Wachsmann: How do we write the history of Nazi Germany? One of the real problems that we are presented with is the problem of language. For example, in my book, there’s an extract from a Norwegian diarist writing in Sachsenhausen: on 12th February 1945, he wrote, ‘The language for all this is exhausted’. How do you deal with these problems?
Evans: As historians, we grapple with so many different difficult subjects in history. You cannot be too emotive, and you shouldn’t be too didactic; it’s not up to you to tell the reader what to think. They must create that impression themselves. I try to bring ordinary people’s experiences into my writing, as, particularly, writing for the general public, there’s a greater need for human interest.
Kershaw: This question in itself really paraphrases the issues of methodology that many historians face. History is art, it’s not science, and there is no set way in which to write about such horrors. Historians do, however, have a duty to write about such things. This idea of Auschwitz, for example, as being inexplicable - I find that ridiculous. Of course Auschwitz is explicable! We need to try and delve deeper and understand it. If we threw up our hands and decided not to understand it, we would be lost.
Historiography has progress in the last 30 years, especially in the use of personal testimony. Writing about a subject such as the Holocaust is not just an abstract process, but now brings stories and accounts of real people into it - that’s what helps to bring these things home to people, particularly those with little knowledge of the subject.
Evans: You’ve also got to think: who is your readership? Are you writing for students, are you writing for the public? A lot of Western historical writing of the 1980s and ‘90s appealed very much to intellectuals and didn’t try and raise any sort of emotion, although German historians did challenge that by often trying to empathise with those that they were writing about.
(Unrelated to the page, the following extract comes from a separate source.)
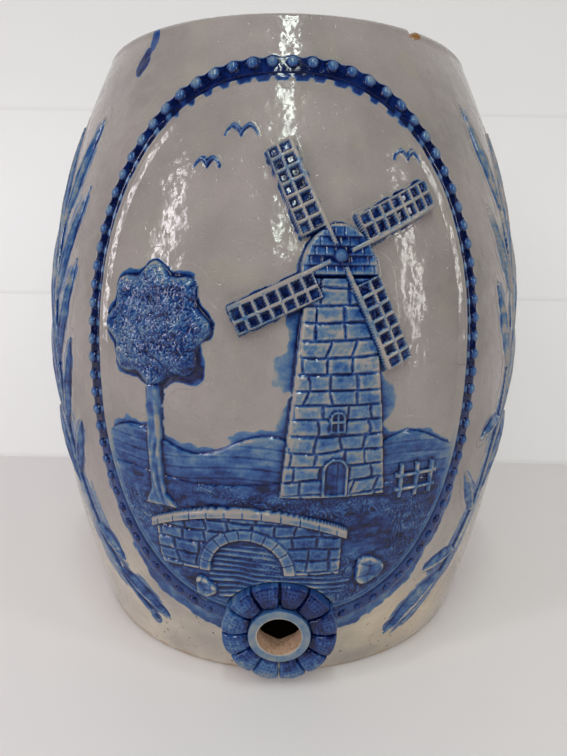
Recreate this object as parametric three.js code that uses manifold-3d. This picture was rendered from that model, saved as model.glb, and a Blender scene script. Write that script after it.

I think the work of Saul Friedländer is just exemplary in its balance of the facts interwoven with the experiences of real people.
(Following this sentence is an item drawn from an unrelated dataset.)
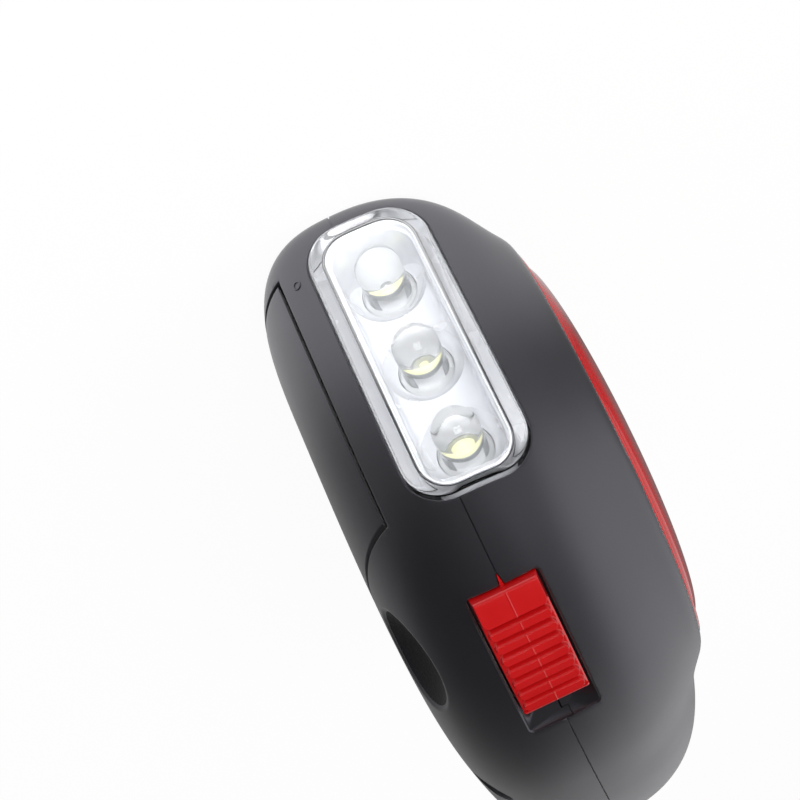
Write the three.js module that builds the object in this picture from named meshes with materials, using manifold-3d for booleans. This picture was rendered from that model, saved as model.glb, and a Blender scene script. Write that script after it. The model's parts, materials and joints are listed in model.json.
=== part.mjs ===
import * as THREE from 'three';
import * as BufferGeometryUtils from 'three/addons/utils/BufferGeometryUtils.js';
import Module from 'manifold-3d';

const wasm = await Module();
wasm.setup();

// A hand-cranked flashlight in millimetres. The lamp looks along -Y and +Z is up. The origin lies on
// the flat belly, x = 0 is the plane through the three lamps, and the crank is on the -X side.

// Body outline, seen from the side
const halfLength = 54;
const height = 57.2;
const noseHeight = 14;
const noseArch = 42.2;
const noseUndercut = 19.6;
const tailHeight = 20.5;
const heelLength = 24;
const bellyTrim = 1.5;
const crownPower = 2.77;
const backPower = 2.2;
const heelPower = 2.6;
const chinPower = 6.5;

// Body width, measured from the plane where the two half shells meet
const seamX = 2.4;
const leftBulge = 13.8;
const leftEdgePower = 5.6;
const leftFlankPower = 2.64;
const leftBulgeY = 0;
const rightBulge = 17.2;
const rightEdgePower = 4.5;
const rightFlankPower = 2.3;
const rightBulgeSetback = 34;
const bulgeZ = 24.5;
const wall = 2;
const seamGap = 0.3;

// Running gaps and cutting allowance
const snugGap = 0.15;
const seatGap = 0.3;
const runningGap = 0.06;
const overrun = 8;
const mergeDistance = 0.004;
const weldDistance = 1e-4;

// Lens over the three lamps
const lensWidth = 13.2;
const lensMargin = 11.5;
const lensBottom = 3.1;
const lensCorner = 4.2;
const lensProud = 0.9;
const lensWall = 1;
const lensSideWall = 1.8;
const lensDepth = 6.4;
const collarWall = 1.2;

// Lamps, reflector and lamp board
const lampPitch = 10.5;
const lampDrop = 1.7;
const lampRadius = 2.5;
const lampRim = 0.4;
const lampFlange = 1;
const lampLength = 8.6;
const lampSetback = 2.25;
const reflectorSetback = 0.45;
const reflectorWall = 0.3;
const reflectorFloor = 0.9;
const lampBoardThickness = 1.2;
const lampBoardGap = 0.2;
const boardRibWidth = 6;
const boardRibDepth = 3.2;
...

Kershaw: I certainly agree with that. One thing that a lot of historians writing in the 1980s said, though, was that they found it very difficult to write about the Holocaust compared to, say, 16th century France, mainly because the horrors were still somewhat recent., and also somewhat still present.
Evans and Kershaw (in agreement): However you write about it, there certainly need to be morals included in your work when you write about the Holocaust.